3B: Josh Tobias, Florida: I remain completely amazed that Tobias made it through an entire 65-game season with just one error at the hot corner. Great story of a guy who figured it all out as a senior and became a really, really good all-around player, as well as a quiet leader. He’s a class act.

SS: Dansby Swanson, Vanderbilt: The guy can do it all on the baseball field, and he makes it all look so easy. Such a fluid defender — and he made several plays this year that simply dropped my jaw. Also one of the most charismatic people in college baseball; have enjoyed talking with him a great deal over the last two years.

OF: Willie Abreu, Miami: Abreu’s fun-loving personality and big grin won me over in Omaha. You could tell he was really eating up the College World Series experience — I loved when he had coach Jim Morris and two other players pose for a photo with him on the press conference dais.

OF: Rhett Wiseman, Vanderbilt: Like Swanson, Wiseman has a magnetic personality — they both go out of their way to say hello and start a conversation whenever you see them around the ballpark, and they’re always fun to talk with. Wiseman is one of the most thoughtful quotes in college baseball, and also one of the most exciting players, offensively and defensively. Tim Corbin called Wiseman one of his all-time favorites this week, and I can see why.

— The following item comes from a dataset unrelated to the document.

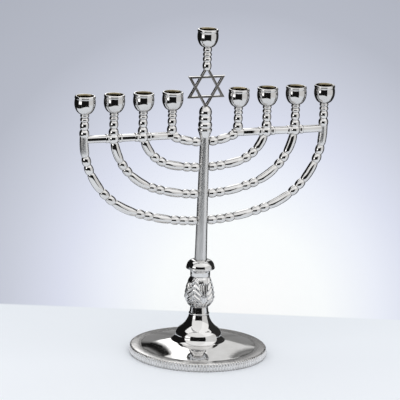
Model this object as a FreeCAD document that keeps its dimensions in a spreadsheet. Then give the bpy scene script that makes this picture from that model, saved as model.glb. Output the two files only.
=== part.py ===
import FreeCAD, Part
import math
import operator
import os
from types import SimpleNamespace

import Sketcher
from FreeCAD import Placement, Rotation, Vector

# A nine-branched menorah, in millimetres. +Z is up, X runs along the row of cups, and the origin is the
# middle of the base's underside. Every piece is placed where it stands when the menorah is assembled.

SIZES = {
    # Where the cups stand
    "outer_reach": 92.45,
    "cup_pitch": 22.3,
    "cup_rim_level": 199.2,
    "shamash_rim_level": 244.8,
    "rail_level": 166.6,
    # Candle cup
    "cup_height": 13.4,
    "cup_foot_radius": 3.3,
    "cup_foot_bulge": 0.34,
    "cup_bowl_radius": 6.2,
    "cup_bowl_level": 2.4,
    "cup_bowl_bulge": 0.41,
    "cup_belly_radius": 7.75,
    "cup_belly_level": 8.4,
    "cup_shoulder_bulge": 0.1,
    "cup_groove_radius": 7.35,
    "cup_lip_height": 2.2,
    "cup_lip_roll": 0.3,
    "candle_radius": 5.5,
    "candle_depth": 9.0,
    "candle_mouth_chamfer": 0.9,
    # Pins, tenons and the play between them and their holes
    "pin_radius": 1.6,
    "pin_length": 2.2,
    "tenon_radius": 1.7,
    "tenon_length": 2.4,
    "pin_root": 1.0,
    "pin_end_gap": 0.15,
    "play": 0.03,
    "arm_gap": 0.16,
    # Rails
    "rail_radius": 2.65,
    "rail_socket_depth": 2.2,
    "socket_margin": 0.3,
    # Arms: heights of the lowest points, and the radii of the two arcs of each curve
    "outer_low": 101.2,
    "outer_bottom_arc": 160.0,
    "outer_side_arc": 59.56,
    "second_low": 121.4,
    "second_bottom_arc": 120.3,
    "second_side_arc": 46.6,
    "third_low": 141.6,
    "third_bottom_arc": 113.3,
    "third_side_arc": 29.0,
    "inner_low": 160.6,
    "inner_bottom_arc": 60.0,
    "inner_side_arc": 6.0,
    # Beads and barrels along the arms
    "outer_bead_length": 6.75,
    "bead_length": 6.15,
    "first_barrel": 14.4,
    "second_barrel": 17.8,
    "outer_second_barrel": 18.9,
    "third_barrel": 16.2,
    "bead_radius": 3.4,
    "barrel_radius": 3.25,
    "bead_groove_radius": 2.5,
    "crossing_radius": 4.3,
    "crossing_height": 7.4,
    "crossing_overlap": 0.9,
    "post_radius": 3.3,
    # Beaded post below a candle cup, from the top down
    "post_thin_ring": 2.7,
    "post_ring": 3.3,
    "post_bead": 5.7,
    "post_foot_bead": 6.0,
    "post_foot_radius": 3.65,
    "elbow_start": 21.4,
    "elbow_end": 29.4,
    # Stem
    "stem_foot_level": 66.0,
    "stem_foot_radius": 4.6,
    "stem_top_level": 164.0,
    "stem_top_radius": 3.35,
    # Collar at the foot of the stem
    "collar_bottom": 59.3,
    "collar_waist_radius": 7.3,
    "collar_waist_level": 62.6,
    "collar_rim_radius": 10.5,
    "collar_rim_level": 65.2,
    "collar_edge": 1.2,
    "collar_top_radius": 5.3,
    "collar_top_level": 71.6,
    "collar_bulge": 1.5,
    # Knop
    "knop_ring_bottom": 30.2,
    "knop_ring_top": 31.5,
    "knop_ring_radius": 7.3,
    "knop_ring_roll": 0.3,
    "knop_neck_radius": 7.1,
    "knop_neck_top_radius": 6.45,
    "knop_neck_top": 36.0,
    "knop_belly_level": 45.2,
    "knop_belly_radius": 10.8,
    "knop_belly_bulge": 1.5,
    "knop_shoulder_bulge": 0.7,
    "knop_top_radius": 6.8,
    # Base
    "base_radius": 51.0,
    "base_rim_top_radius": 49.9,
    "base_rim_height": 5.8,
    "base_flange_radius": 43.5,
    "base_flange_level": 5.9,
    "base_shoulder_radius": 42.0,
    "base_shoulder_level": 6.3,
    "base_dish_bulge": 0.3,
    "base_dish_top_radius": 19.8,
    "base_dish_top_level": 11.0,
    "base_hollow_bulge": 0.55,
    "base_dome_radius": 17.1,
    "base_dome_level": 15.2,
    "base_dome_bulge": 0.5,
    "base_turn_radius": 14.4,
    "base_turn_level": 19.5,
    "base_flare_bulge": 1.3,
    "base_neck_radius": 7.3,
    "base_neck_top": 30.2,
    "base_wall": 2.2,
    "base_rim_wall": 2.6,
    "base_web_level": 18.4,
    "base_web_radius": 9.8,
    "base_web_drop": 1.8,
    # Tie rod
    "rod_radius": 2.0,
    "rod_bottom": 12.4,
    "rod_grip": 20.0,
    "rod_hole_radius": 2.2,
    "rod_chamfer": 0.4,
    "washer_hole_radius": 2.12,
    "washer_radius": 4.5,
    "washer_thickness": 0.8,
    "nut_width": 7.0,
    "nut_height": 3.2,
    # Spindle between the stem and the star, from the stem up
    "spindle_foot_radius": 3.55,
    "spindle_cone_radius": 5.2,
    "spindle_cone_top": 169.0,
    "spindle_collar_top": 170.8,
    "spindle_lower_ring_top": 175.9,
    "spindle_upper_ring_top": 180.4,
    "spindle_groove_radius": 4.3,
    "spindle_lower_ring_radius": 5.1,
    "spindle_upper_ring_radius": 4.75,
    "spindle_bulb_bulge": 1.3,
    "spindle_tip_radius": 2.2,
    "spindle_bore_depth": 5.2,
    # Star
    "star_radius": 16.3,
    "star_level": 201.9,
    "star_thickness": 2.4,
    "star_bar": 1.65,
    "star_top_reach": 12.7,
    "star_bottom_reach": 14.5,
    "star_pin_radius": 1.45,
    "star_pin_length": 2.6,
    "star_pin_root": 0.8,
    # Beaded post between the star and the shamash cup
    "neck_bead": 3.9,
    "neck_thin_bead": 3.1,
    "neck_radius": 3.3,
    "neck_groove_radius": 2.5,
}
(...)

OF: Buddy Reed, Florida: I dig Reed’s game — he’s a switch-hitting center fielder with superb range in the outfield and emerging power potential. This guy’s got a chance to be a top-10 overall pick next year, if he continues to develop at the rate he has over the last year. Very exciting player to watch.

DH: Alex Bregman, LSU: I hate putting Bregman at DH, because one of the reasons he’s so much fun to watch is because of his superb defense at shortstop. One of the best all-around players of his era, and his bold personality was a perfect fit for one of college baseball’s marquee programs.

SP: Thomas Eshelman, Cal State Fullerton: Thomas Eshelman is a national treasure — there’s no other way to put it. To watch Eshelman is to watch a master craftsman at age 21. I mean, 321 strikeouts and 18 walks in 376 career innings? That’s unfathomable. He could walk 13 straight batters without recording an out, and he’d still hold the all-time NCAA record for fewest walks per nine innings. He’s an outstanding person, too.

SP: Carson Fulmer, Vanderbilt: It’s hard to take your eyes off Fulmer when he’s on the mound — he’s just a ball of energy, bouncing around the mound, attacking hitters without fear, and then always turning around and greeting all of his teammates before he leaves the field between innings. Love that. His stuff might the the most electric of any pitcher in college baseball, and his personality is incredibly genuine.

SP: James Kaprielian, UCLA: It seems like UCLA has a pitcher or two on this list every year — the kids in that program are always exceedingly friendly and well spoken, and Kaprielian fits that mold very well, much like Adam Plutko, Gerrit Cole and Trevor Bauer before him.

SP: Alex Lange, LSU: I have a lot of appreciation for the great ones, as you can tell from some of the names on this list. Lange is a great one already, and he’s just a freshman. Guys with stuff this electrifying are truly a treat to watch, and his command is advanced for his age.

RP: David Berg, UCLA: Berg is an incredible success story, a recruited walk-on who became the best college closer of all time. His resilience and consistency were just amazing. Had a chance to sit down with Berg for an extended interview as his career was winding down, and it was one of the highlights of the season for me. He is a very special, down to earth guy.

Honorable Mention: Logan Ratledge, NC State; Kevin Kramer, UCLA; Corey Ray, Louisville; Joe Serrano, Arkansas; DJ Stewart, Florida State; Cameron Newell, UC Santa Barbara; Richie Martin, Florida; Josh Sborz, Virginia; Preston Morrison, TCU; Keaton Jones, TCU; Michael Matuella, Duke; Ro Coleman, Vanderbilt; Jeren Kendall, Vanderbilt.